Argentine journalist

Gabriela Laperrière de Coni (1866 – 8 January 1907) was an Argentine journalist, socialist, and public health activist. She founded the Feminist Socialist Center of the Argentine Socialist Party, and served on the executive committee of the party, the first woman to do so. She was a pioneering intellectual who devoted her energy to the cause of feminist issues related to working women in Argentina.

==Early life==
She was born in Bordeaux, France in 1866. No further information is available about her early life, except that she wrote a novel on "woman's efforts to help sick children." At the age of 18, she married Dr. Emilio R. Coni, noted public-health physician from Buenos Aires who was actively engaged in immigration and health issues. She migrated to Argentina with him. His activity complimented her deep interests in the healthcare of women.

==Career==
In the initial years, Gabriella was constantly exposed to a stream of visitors seeking help from Emilio, the Director of Public Assistance in Buenos Aires, all related to the health, accommodation, living conditions, destitute children and unemployment among both men and women. Unable to cope with the situation, the couple moved to Paris. In 1895 they returned to Argentina but her husband Emilio was laid for months due to a paralytic stroke. She then attended to the duties of her husband and helped people who came seeking their assistance. In 1901, the city government of Buenos Aires permitted Gabriella to study and report on the working conditions of women and children. During this assignment she toured the neighborhood extensively and was appalled by the inhumane living conditions, lack of hygiene, food and health facilities, poor nutrition, people living in abject poverty, lack of electricity and many more miseries.

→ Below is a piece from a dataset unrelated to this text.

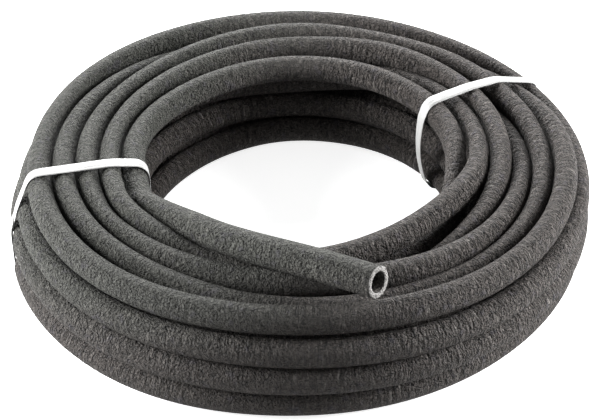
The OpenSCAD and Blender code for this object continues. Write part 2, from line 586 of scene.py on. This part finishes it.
def band_loop(hose_points, degrees, bow):
    """The band's middle line in its own plane (radius, height), starting low on its outer side."""
    outward, sideways = band_directions(degrees)
    near = np.abs(hose_points @ sideways) < BAND_WIDTH / 2 + RESTS_ON
    near &= hose_points @ outward > 0
    # The free end crosses above the turns that the band ties.
    near &= hose_points[:, 2] < LAYERS * TURN_HEIGHT + CROWN_ROOM
    section = np.stack([hose_points[near] @ outward, hose_points[near, 2]], axis=1)
    loop = convex_outline(section)
    loop = evenly_spaced(np.vstack([loop, loop[:1]]), BAND_GAP)[:-1]
    for _ in range(BAND_SMOOTHING):
        loop = (np.roll(loop, 1, axis=0) + 2 * loop + np.roll(loop, -1, axis=0)) / 4
    loop += band_normals(loop) * (BAND_PLAY + BAND_THICKNESS / 2)
    inner_run = loop[:, 0] < section[:, 0].min() + BOW_DEPTH
    part_way_up = np.clip(loop[:, 1] / (BOW_TOP * loop[:, 1].max()), 0, 1)
    loop[:, 0] -= inner_run * bow * np.sin(part_way_up * math.pi) ** BOW_FULLNESS
    loop[:, 1] = np.maximum(loop[:, 1], BAND_THICKNESS / 2)
    start = np.argmin(np.linalg.norm(loop - [loop[:, 0].max(), WELD_HEIGHT], axis=1))
    return np.roll(loop, -start, axis=0)


def band_section():
    """Outline of a band: a flat strip with rounded edges, as (across the band, off the rubber)."""
    thick, wide = BAND_THICKNESS / 2, BAND_WIDTH / 2
    edge = [(wide - thick, -thick), (wide - 0.3 * thick, -0.7 * thick), (wide, 0)]
    edge += [(wide - 0.3 * thick, 0.7 * thick), (wide - thick, thick)]
    return np.array(edge + [(0, thick)] + [(-w, h) for w, h in edge[::-1]] + [(0, -thick)])


def band_tilt(loop, order, twist, rng):
    """How far the band leans about its middle line at each ring, in radians."""
    part_way_up = np.clip(loop[order, 1] / loop[:, 1].max(), 0, 1)
    inner_run = loop[order, 0] < loop[:, 0].min() + TWIST_DEPTH
    return wander(len(order), BAND_WANDER, rng) + twist * inner_run * np.sin(part_way_up * math.pi)


def make_band(name, node, hose_points, degrees, bow, twist, strap):
    outward, sideways = band_directions(degrees)
    loop = band_loop(hose_points, degrees, bow)
    lap = round(WELD_LENGTH / BAND_GAP)
    order = np.arange(len(loop) + lap) % len(loop)
    lift = ease(np.arange(len(order)) - len(loop) + lap / 2, lap / 2) * BAND_THICKNESS * WELD_LIFT
    normals = band_normals(loop)[order]
    centre = loop[order] + normals * lift[:, None]
    tilt = band_tilt(loop, order, twist, np.random.default_rng(SEED + round(degrees)))
    tilt = tilt[:, None, None]
    section = band_section()
    wide, off = section[:, 0][None, :, None], section[:, 1][None, :, None]
    # A leaning band stands on its lower edge.
    off = off * np.cos(tilt) + wide * np.sin(tilt) + np.abs(np.sin(tilt)) * BAND_WIDTH / 2
    wide = wide * np.cos(tilt)
    flat = centre[:, None] + normals[:, None] * off
    rings = flat[..., :1] * outward + flat[..., 1:] * np.array([0, 0, 1]) - wide * sideways
    rings[..., 2] = np.maximum(rings[..., 2], FLOOR_GAP)
    band = closed_tube(name, rings, [strap], BAND_STRIPS)
    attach(band, "root")
    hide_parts(node)


# ---------------------------------------------------------------------------- material nodes


def new_material(name, roughness, specular=0.5):
    """A material with its node tree and its shader."""
    material = bpy.data.materials.new(name)
    material.use_nodes = True
    tree = material.node_tree
    shader = tree.nodes["Principled BSDF"]
    shader.inputs["Roughness"].default_value = roughness
    shader.inputs["Specular IOR Level"].default_value = specular
    return material, tree, shader


def place(tree, source, scale):
    """Texture coordinates stretched by a scale; the source is Object or the name of a texture map."""
    if source == "Object":
        coordinates = tree.nodes.new("ShaderNodeTexCoord").outputs["Object"]
    else:
        uv_map = tree.nodes.new("ShaderNodeUVMap")
        uv_map.uv_map = source
        coordinates = uv_map.outputs["UV"]
    mapping = tree.nodes.new("ShaderNodeMapping")
    mapping.inputs["Scale"].default_value = scale if isinstance(scale, tuple) else (scale,) * 3
    tree.links.new(coordinates, mapping.inputs["Vector"])
    return mapping.outputs["Vector"]


def noise(tree, vector, detail=2, roughness=0.5):
    node = tree.nodes.new("ShaderNodeTexNoise")
    node.inputs["Scale"].default_value = 1
    node.inputs["Detail"].default_value = detail
    node.inputs["Roughness"].default_value = roughness
    tree.links.new(vector, node.inputs["Vector"])
    return node.outputs["Fac"]


def cells(tree, vector):
    node = tree.nodes.new("ShaderNodeTexVoronoi")
    node.inputs["Scale"].default_value = 1
    tree.links.new(vector, node.inputs["Vector"])
    return node.outputs["Distance"]


def ramp(tree, value, low, high, at_low=0.0, at_high=1.0):
    """The value spread from low..high to at_low..at_high, and held beyond."""
    node = tree.nodes.new("ShaderNodeMapRange")
    node.interpolation_type = "SMOOTHSTEP"
    sockets = ("From Min", "From Max", "To Min", "To Max")
    for socket, number in zip(sockets, (low, high, at_low, at_high)):
        node.inputs[socket].default_value = number
    tree.links.new(value, node.inputs["Value"])
    return node.outputs["Result"]


def set_or_link(tree, socket, value):
    if isinstance(value, bpy.types.NodeSocket):
        tree.links.new(value, socket)
    elif isinstance(value, tuple):
        socket.default_value = (*value, 1)
    else:
        socket.default_value = value


def maths(tree, operation, *values):
    node = tree.nodes.new("ShaderNodeMath")
    node.operation = operation
    for socket, value in zip(node.inputs, values):
        set_or_link(tree, socket, value)
    return node.outputs[0]


def plus(tree, a, b):
    return maths(tree, "ADD", a, b)


def minus(tree, a, b):
    return maths(tree, "SUBTRACT", a, b)


def times(tree, a, b):
    return maths(tree, "MULTIPLY", a, b)


def mix(tree, factor, a, b):
    """Colour a where the factor is 0 and b where it is 1."""
    node = tree.nodes.new("ShaderNodeMix")
    node.data_type = "RGBA"
    sockets = [socket for socket in node.inputs if socket.enabled]
    for socket, value in zip(sockets, (factor, a, b)):
        set_or_link(tree, socket, value)
    return next(socket for socket in node.outputs if socket.enabled)


def bump(tree, height, distance):
    node = tree.nodes.new("ShaderNodeBump")
    node.inputs["Distance"].default_value = distance
    node.inputs["Strength"].default_value = 1
    tree.links.new(height, node.inputs["Height"])
    return node.outputs["Normal"]


def split_axis(tree, vector, axis):
    node = tree.nodes.new("ShaderNodeSeparateXYZ")
    tree.links.new(vector, node.inputs[0])
    return node.outputs[axis]


# ---------------------------------------------------------------------------- materials


def rubber_warmth(tree, patches):
    """How warm the rubber is: warmer to the right and low down, greener on the left of the top."""
    position = place(tree, "Object", (1, 1, 4))
    rightness = minus(tree, split_axis(tree, position, "X"), split_axis(tree, position, "Z"))
    return ramp(tree, plus(tree, rightness, times(tree, patches, 0.12)), -0.32, -0.15)


def porous_rubber():
    """Recycled crumb rubber: paler crumbs and ridges across the hose, with painted shade in the pits
    between crumbs and in the ridges' furrows, and painted highlights on the ridges' crests.
    """
    material, tree, shader = new_material("porous_rubber", 0.75, specular=0.25)
    crumbs = cells(tree, place(tree, "Object", CRUMB_SCALE))
    grain = noise(tree, place(tree, "Object", GRAIN_SCALE), detail=3, roughness=0.55)
    lumps = noise(tree, place(tree, "Object", LUMP_SCALE))
    ridges = noise(tree, place(tree, "Run", RIDGE_SCALE), roughness=0.55)
    patches = noise(tree, place(tree, "Object", PATCH_SCALE))
    hue_spots = noise(tree, place(tree, "Object", HUE_SCALE), detail=1)
    warmth = rubber_warmth(tree, patches)

    body = mix(tree, warmth, RUBBER_GREENISH, RUBBER_WARM)
    pale = mix(tree, warmth, CRUMB_GREENISH, CRUMB_WARM)
    crumb_tone = ramp(tree, plus(tree, grain, times(tree, lumps, 0.5)), 0.6, 1.0)
    colour = mix(tree, crumb_tone, body, pale)

    # Ridges show most on the warmer side, in patches.
    patchy = ramp(tree, patches, 0.3, 0.6, 0.35, 1.0)
    ridge_room = times(tree, patchy, ramp(tree, warmth, 0, 1, 0.35, 1.0))
    # Painted highlights on the ridges' crests.
    painted_ridge_highlights = times(tree, ramp(tree, ridges, 0.58, 0.74, 0.0, 0.8), ridge_room)
    # Painted shade in the ridges' furrows.
    painted_furrow_shade = times(tree, ramp(tree, ridges, 0.3, 0.46, 0.85, 0.0), ridge_room)
    colour = mix(tree, painted_ridge_highlights, colour, PAINTED_RIDGE_HIGHLIGHT)
    colour = mix(tree, painted_furrow_shade, colour, PAINTED_SHADE)
    colour = mix(tree, ramp(tree, hue_spots, 0.6, 0.74, 0.0, 0.4), colour, PURPLISH_CRUMB)

    between_crumbs = ramp(tree, crumbs, 0.5, 0.8, 0.0, 0.7)
    # Painted shade in the pits between crumbs, which the relief also sinks.
    shaded_pits = times(tree, between_crumbs, ramp(tree, grain, 0.4, 0.6, 1.0, 0.1))
    colour = mix(tree, shaded_pits, colour, PAINTED_SHADE)

    relief = minus(tree, plus(tree, grain, lumps), shaded_pits)
    relief = plus(tree, relief, times(tree, times(tree, ridges, ridge_room), 2.0))
    tree.links.new(colour, shader.inputs["Base Color"])
    tree.links.new(bump(tree, relief, RUBBER_RELIEF), shader.inputs["Normal"])
    return material


def cut_rubber():
    """The fresh cut through the wall: pale, with saw-like scratches and small open pores, painted dark
    as their shade.
    """
    material, tree, shader = new_material("cut_rubber", 0.85, specular=0.2)
    grain = noise(tree, place(tree, "Object", CUT_GRAIN_SCALE), detail=3)
    scratches = noise(tree, place(tree, "Object", SCRATCH_SCALE))
    pores = ramp(tree, cells(tree, place(tree, "Object", PORE_SCALE)), 0.5, 0.8)
    tone = plus(tree, times(tree, grain, 0.6), times(tree, scratches, 0.4))
    colour = mix(tree, ramp(tree, tone, 0.35, 0.65), CUT_DARK, CUT_PALE)
    # Painted shade in the open pores.
    colour = mix(tree, times(tree, pores, 0.6), colour, PAINTED_SHADE)
    tree.links.new(colour, shader.inputs["Base Color"])
    relief = bump(tree, minus(tree, tone, pores), CUT_RELIEF)
    tree.links.new(relief, shader.inputs["Normal"])
    return material


def strapping():
    """White plastic strap: fine ribs along it, an embossed cross pattern and a few scuffs."""
    material, tree, shader = new_material("strapping", 0.42)
    run = place(tree, "Run", 1)
    along, around = split_axis(tree, run, "X"), split_axis(tree, run, "Y")
    ribs = maths(tree, "SINE", times(tree, around, 2 * math.pi / STRAP_RIB))
    cross = maths(tree, "SINE", times(tree, along, 2 * math.pi / STRAP_CROSS))
    emboss = plus(tree, ribs, times(tree, cross, ribs))
    scuffs = noise(tree, place(tree, "Run", SCUFF_SCALE), detail=3)
    grime = noise(tree, place(tree, "Object", GRIME_SCALE), detail=3)
    colour = mix(tree, ramp(tree, scuffs, 0.5, 0.75), STRAP_WHITE, STRAP_SCUFF)
    colour = mix(tree, ramp(tree, grime, 0.55, 0.8, 0.0, 0.5), colour, STRAP_GRIME)
    tree.links.new(colour, shader.inputs["Base Color"])
    tree.links.new(ramp(tree, scuffs, 0.3, 0.7, 0.36, 0.55), shader.inputs["Roughness"])
    tree.links.new(bump(tree, emboss, STRAP_RELIEF), shader.inputs["Normal"])
    return material


def pale_floor():
    """Matte white sweep. It glows a little, so that it stays pale in the coil's shadow."""
    material, tree, shader = new_material("pale_floor", 0.7, specular=0.0)
    mottle = noise(tree, place(tree, "Object", MOTTLE_SCALE))
    tree.links.new(mix(tree, mottle, FLOOR_PALE, FLOOR_WHITE), shader.inputs["Base Color"])
    shader.inputs["Emission Color"].default_value = (1, 1, 1, 1)
    shader.inputs["Emission Strength"].default_value = FLOOR_GLOW
    return material


# ---------------------------------------------------------------------------- the studio


def point_at(thing, position, aim):
    """Puts a camera or light at a position and turns it to look at the aim."""
    thing.location = position
    thing.rotation_mode = "QUATERNION"
    thing.rotation_quaternion = (Vector(aim) - Vector(position)).to_track_quat("-Z", "Y")
    bpy.context.scene.collection.objects.link(thing)


def make_camera():
    data = bpy.data.cameras.new("camera")
    data.lens = CAMERA_LENS
    data.sensor_width = SENSOR_WIDTH
    camera = bpy.data.objects.new("camera", data)
    point_at(camera, CAMERA_PLACE, CAMERA_AIM)
    bpy.context.scene.camera = camera


def make_floor():
    near, far = -FLOOR_REACH, FLOOR_REACH
    corners = [(near, near, 0), (far, near, 0), (far, far, 0), (near, far, 0)]
    floor = mesh_object("floor", corners, [(0, 1, 2, 3)], [pale_floor()])
    # Light from the floor would fill in the shaded sides of the turns, which are dark in a studio
    # where only the softboxes light them.
    floor.visible_diffuse = False


def make_lights():
    world = bpy.data.worlds.new("studio")
    bpy.context.scene.world = world
    world.use_nodes = True
    background = world.node_tree.nodes["Background"]
    background.inputs["Color"].default_value = (1, 1, 1, 1)
    background.inputs["Strength"].default_value = WORLD_LIGHT
    for name, position, size, power in SOFTBOXES:
        data = bpy.data.lights.new(name, "AREA")
        data.shape = "SQUARE"
        data.size = size
        data.energy = power
        point_at(bpy.data.objects.new(name, data), position, LIGHT_AIM)


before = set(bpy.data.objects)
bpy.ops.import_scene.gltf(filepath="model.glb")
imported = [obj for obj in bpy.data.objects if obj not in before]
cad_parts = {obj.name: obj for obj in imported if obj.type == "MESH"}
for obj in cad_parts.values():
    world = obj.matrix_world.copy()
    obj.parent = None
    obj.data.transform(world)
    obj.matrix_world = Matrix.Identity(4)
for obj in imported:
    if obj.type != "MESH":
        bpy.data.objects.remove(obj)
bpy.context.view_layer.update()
bpy.context.scene.view_settings.view_transform = "Standard"
make_camera()
hose_points = make_hose(porous_rubber(), cut_rubber())
strap = strapping()
for name, node, degrees, bow, twist in BANDS:
    make_band(name, node, hose_points, degrees, bow, twist, strap)
make_floor()
make_lights()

After this assessment, she launched on many rehabilitation programmes such as providing food rations, set crèches at workplaces so that women workers could breastfeed their babies, and improved access to urban services and housing. She visited factories and reported on the harsh attitude of its owners in treating their employees which received public attention through her writings in newspapers. She made a four-part report of her findings and also mooted a proposal to enact labor laws which would bring about protection of women and children. This bill was enacted by the Parliament after her death in 1907.